Выступления Пикабиа в отеле «Элита», где он потчевал нас шампанским и виски, импонировали нам во всех отношениях: ум, деньги, стихи и – голова Гойи, посаженная прямо на грудную клетку без околичностей в виде шеи; циничный и наделенный витальностью андалузского быка. Гуляка по миру посреди мировой войны! Название своего журнала «391» он перенял у журнала Альфреда Стиглица «291» в Нью-Йорке. Кроме того, число 391 могло привлечь Пикабиа бессмысленностью этого числа, которое, помимо суммы цифр (13), вообще никак не было связано с содержанием (да и какая связь с содержанием была у числа 13?)

Содержание «391» было в основном литературным и исполненным агрессии против всего и всех. Его публикации опирались на не менее жесткие образцы во французской литературе, на Жарри и Аполлинера. Поначалу выходящая в Барселоне, затем в Нью-Йорке, литературная часть сопровождалась вышеупомянутыми механическими рисунками Пикабиа, механическими стихами, рисунками-экспромтами с авторством тогда мне тоже совершенно неизвестных Марселя Дюшана и Ман Рэя.

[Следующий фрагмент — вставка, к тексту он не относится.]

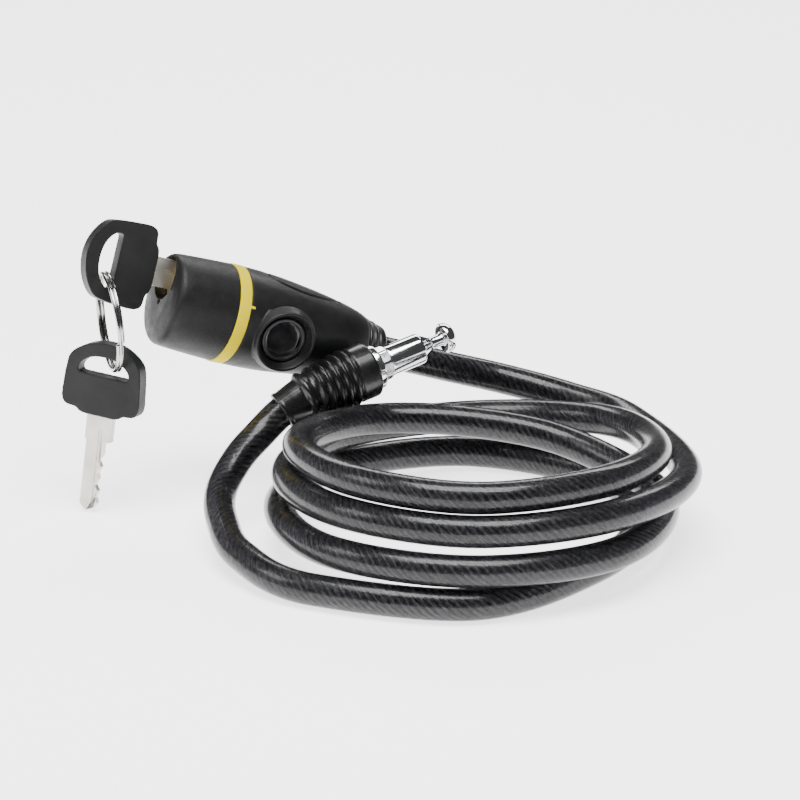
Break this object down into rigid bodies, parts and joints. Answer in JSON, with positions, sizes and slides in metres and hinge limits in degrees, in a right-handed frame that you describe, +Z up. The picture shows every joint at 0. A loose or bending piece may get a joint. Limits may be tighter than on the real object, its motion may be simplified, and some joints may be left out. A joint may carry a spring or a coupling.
{
  "type": "coiling cable lock",
  "caption": "Coiling key cable lock: round plastic head with a side socket, sheathed steel cable in a coil, ribbed boot with a steel locking pin, and keys on a split ring.",
  "frame": {"origin": "bottom centre of the box round the lock head, keys and pin end, on the surface the coil lies on", "axes": "+X from the keys towards the pin's tip, +Y away from the front, +Z up"},
  "size_m": [0.2011, 0.1495, 0.0933],
  "materials": {
    "black_plastic": "fine texture",
    "yellow_plastic": "satin",
    "collar_plastic": "satin",
    "zinc": "die-cast",
    "bush_steel": "black",
    "steel": "ground",
    "brass": "machined",
    "wafer_brass": "stamped",
    "cable_sheath": "smoky clear sheath over steel strand",
    "boot_rubber": "glossy",
    "chrome": "polished",
    "nickel": "nickel plated",
    "bow_plastic": "satin",
    "ring_steel": "plated"
  },
  "bodies": {
    "lock": {"key_cap": "black_plastic", "yellow_band": "yellow_plastic", "rear_shell": "black_plastic", "cable_collar": "collar_plastic", "inner_housing": "zinc", "socket_bush": "bush_steel", "cable_crimp": "zinc", "anchor_pin": "steel", "cable_head_tail": "cable_sheath", "cable_coil_upper": "cable_sheath", "cable_coil_lower": "cable_sheath", "cable_pin_tail": "cable_sheath", "pin_boot": "boot_rubber", "pin_ferrule": "chrome", "locking_pin": "chrome"},
    "plug": {"cylinder_plug": "brass", "plug_clip": "steel", "plug_cam": "zinc"},
    "key": {"key_blade": "nickel", "key_bow": "bow_plastic"},
    "ring": {"split_ring": "ring_steel"},
    "spare": {"spare_key_blade": "nickel", "spare_key_bow": "bow_plastic"},
    "bolt": {"lock_bolt": "steel"},
    "wafer_1": {"wafer_1": "wafer_brass"},
    "wafer_2": {"wafer_2": "wafer_brass"},
    "wafer_3": {"wafer_3": "wafer_brass"},
    "wafer_4": {"wafer_4": "wafer_brass"},
    "wafer_5": {"wafer_5": "wafer_brass"}
  },
  "joints": [
    {"name": "plug_turn", "type": "hinge", "parent": "lock", "child": "plug", "pos_m": [-0.02838, -0.00159, 0.07233], "axis": [0.8802, 0.3291, -0.342], "range_deg": [0, 90]},
    {"name": "key_pull", "type": "slide", "parent": "plug", "child": "key", "axis": [-0.8802, -0.3291, 0.342], "range_m": [0, 0.024]},
    {"name": "ring_swing", "type": "hinge", "parent": "key", "child": "ring", "pos_m": [-0.0478, -0.0097, 0.0765], "axis": [-0.4153, 0.8828, -0.2194], "range_deg": [-12, 12]},
    {"name": "spare_swing", "type": "hinge", "parent": "ring", "child": "spare", "pos_m": [-0.0445, -0.016, 0.0465], "axis": [0.3982, 0.9066, -0.1394], "range_deg": [-10, 9]},
    {"name": "bolt_slide", "type": "slide", "parent": "lock", "child": "bolt", "axis": [-0.3353, -0.0788, -0.9388], "range_m": [0, 0.003]},
    {"name": "wafer_1_slide", "type": "slide", "parent": "plug", "child": "wafer_1", "axis": [-0.2298, -0.3351, -0.9137], "range_m": [0, 0.0007]},
    {"name": "wafer_2_slide", "type": "slide", "parent": "plug", "child": "wafer_2", "axis": [0.2298, 0.3351, 0.9137], "range_m": [0, 0.0007]},
    {"name": "wafer_3_slide", "type": "slide", "parent": "plug", "child": "wafer_3", "axis": [-0.2298, -0.3351, -0.9137], "range_m": [0, 0.0007]},
    {"name": "wafer_4_slide", "type": "slide", "parent": "plug", "child": "wafer_4", "axis": [0.2298, 0.3351, 0.9137], "range_m": [0, 0.0007]},
    {"name": "wafer_5_slide", "type": "slide", "parent": "plug", "child": "wafer_5", "axis": [-0.2298, -0.3351, -0.9137], "range_m": [0, 0.0007]}
  ],
  "couplings": [
    {"joint": "bolt_slide", "follows": "plug_turn", "m_per_rad": 0.0019},
    {"joint": "wafer_1_slide", "follows": "key_pull", "ratio": 0.029},
    {"joint": "wafer_2_slide", "follows": "key_pull", "ratio": 0.029},
    {"joint": "wafer_3_slide", "follows": "key_pull", "ratio": 0.029},
    {"joint": "wafer_4_slide", "follows": "key_pull", "ratio": 0.029},
    {"joint": "wafer_5_slide", "follows": "key_pull", "ratio": 0.029}
  ]
}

Пикабиа обладал неистощимой изобретательностью; он был богат и независим – как в средствах, так и в уме, в интеллекте как и в таланте. Неукротимый художественный темперамент, требующий спонтанного выражения, контрастировал в нем с интеллектом того рода, который больше не мог заставить себя видеть в этом мире еще какой-то «смысл». Так в нем соединялись позиция творческого человека, от которого ждут производства, с позицией скептика, который понимает полную бессмысленность всего этого производства и чей картезианский интеллект исключает всякую надежду… кроме надежды раствориться в этом конфликте: «Разум позволяет нам видеть вещи не такими, какие они на самом деле. И, в конце концов: какие они на самом деле?»

Тцара и Сернер, оба литераторы, не могли не вдохновиться такими рассуждениями. Художники смотрели на это спокойнее. Пикабиа ведь рисовал, а для нас, как художников, его утверждения кистью или карандашом казались куда более определяющими, чем то, что он говорил или писал.

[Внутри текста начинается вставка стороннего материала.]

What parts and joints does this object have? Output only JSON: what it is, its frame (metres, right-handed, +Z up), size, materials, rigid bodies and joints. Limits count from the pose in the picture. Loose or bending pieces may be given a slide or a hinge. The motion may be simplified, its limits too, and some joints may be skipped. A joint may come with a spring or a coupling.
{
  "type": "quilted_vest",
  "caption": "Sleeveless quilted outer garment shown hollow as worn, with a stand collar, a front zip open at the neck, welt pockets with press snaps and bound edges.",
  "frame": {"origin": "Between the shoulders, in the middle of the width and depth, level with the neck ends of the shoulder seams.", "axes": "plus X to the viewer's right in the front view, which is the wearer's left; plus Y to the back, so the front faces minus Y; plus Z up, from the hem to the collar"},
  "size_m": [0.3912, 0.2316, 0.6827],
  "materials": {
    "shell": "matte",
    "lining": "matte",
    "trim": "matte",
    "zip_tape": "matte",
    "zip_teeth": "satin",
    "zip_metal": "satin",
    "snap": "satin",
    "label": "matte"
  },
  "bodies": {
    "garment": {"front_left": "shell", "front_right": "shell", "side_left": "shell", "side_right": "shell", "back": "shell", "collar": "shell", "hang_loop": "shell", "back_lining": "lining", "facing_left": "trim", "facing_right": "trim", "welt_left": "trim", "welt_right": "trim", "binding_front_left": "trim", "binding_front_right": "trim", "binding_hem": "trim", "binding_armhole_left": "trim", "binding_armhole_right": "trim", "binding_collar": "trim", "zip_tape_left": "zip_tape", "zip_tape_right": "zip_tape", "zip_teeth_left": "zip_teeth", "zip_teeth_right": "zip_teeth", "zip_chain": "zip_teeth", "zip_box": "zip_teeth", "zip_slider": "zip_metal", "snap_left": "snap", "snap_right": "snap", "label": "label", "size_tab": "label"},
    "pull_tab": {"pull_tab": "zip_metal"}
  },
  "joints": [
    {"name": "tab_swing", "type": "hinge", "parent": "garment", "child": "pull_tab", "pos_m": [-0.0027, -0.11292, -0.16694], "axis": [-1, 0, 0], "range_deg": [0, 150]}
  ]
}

Тцара и Сернер, да и Балль, кстати, тоже, на каждом шагу вызывали искусство к барьеру, а картины Пикабиа, которые он вместе с нами выставлял в галерее Вольфсберга, держали его работу, на наш взгляд, всё еще в области искусства, несмотря на все декларации антиискусства. Итак, в лице Пикабиа мы столкнулись с радикальной верой в неверие, с принципиальным презрением к искусству; это презрение объявляло (по крайней мере, на словах) дальнейшее занятие этим «выражением внутреннего переживания» чистым надувательством. Так у него сказывалось, на мой взгляд, не только желание антиискусства – правда, опровергаемое его же собственными работами, – но и стремление отказать жизни как таковой в ее смысле и, следовательно, отрицать искусство как вид жизнеутверждения. А там, где импульс жизни всё же прорвется (например, как искусство), его надо разорвать, запутать и отречься от него. Сам по себе жизненный импульс был под подозрением.

В этом нигилизм Пикабиа в принципе отличался от морального пессимизма Сернера, у которого, кстати, всё еще глубоко внутри оставалась искра идеалистического огня, невзирая на весь его ярко выраженный цинизм. (Должно быть, его и погубила эта надежда, которая повела его в Россию, в страну ожидаемого бесклассового общества 94). Но он отличался и от глубокого разочарования в человеке Балля, заставляющего его постоянно «искать» (этот поиск, в конце концов, привел его в католическую церковь). Отличался он и от элегантно разыгранного, но фундаментального материального нигилизма Тцара, который воспринимал жизнь такой, какой хотел ее видеть, и который все-таки верил в себя, хотя больше ни во что не верил. Но основательно он отличался от непоколебимой веры Арпа, Янко, Эггелинга и моей – в искусство, которое даже в формуле антиискусства всё еще видело неоспоримую привилегию человека на его пути к человечности. Всё это светилось в выступлениях Пикабиа в Цюрихе и выдвигалось на первый план. Он стал той призмой, которая показала краски и оттенки темноты, радугу из которой состояло дада.

Я встречал Пикабиа лишь несколько раз, но это всегда было для меня чем-то вроде переживания смерти: в высшей степени чужой, в высшей степени притягательный, – крайне вызывающий и пугающий. Но мы все, пожалуй, имели в определенный момент и на определенном отрезке времени потребность следовать импульсу антижизни, который Пикабиа выражал столь заразительно. Я припоминаю, что в часы отчаяния и перед лицом войны, несправедливости, глупости ходил по своей мастерской и в ярости дырявил пинками собственные картины, которые таращились на меня. (Правда, через пару дней я снова относил их братьям Шолль в ремонт… и, в конце концов, забывал забрать их из ремонта). Не знаю, какие формы это стремление к самоуничтожению принимало у моих друзей, но помню глубокие депрессии обычно столь уравновешенного и дружелюбного Янко.

Свидетельством пребывания Пикабиа в Цюрихе был, наконец, выпуск одного номера его журнала «391». То был номер 8, и он официально подтверждал прямую связь Пикабиа с движением дада.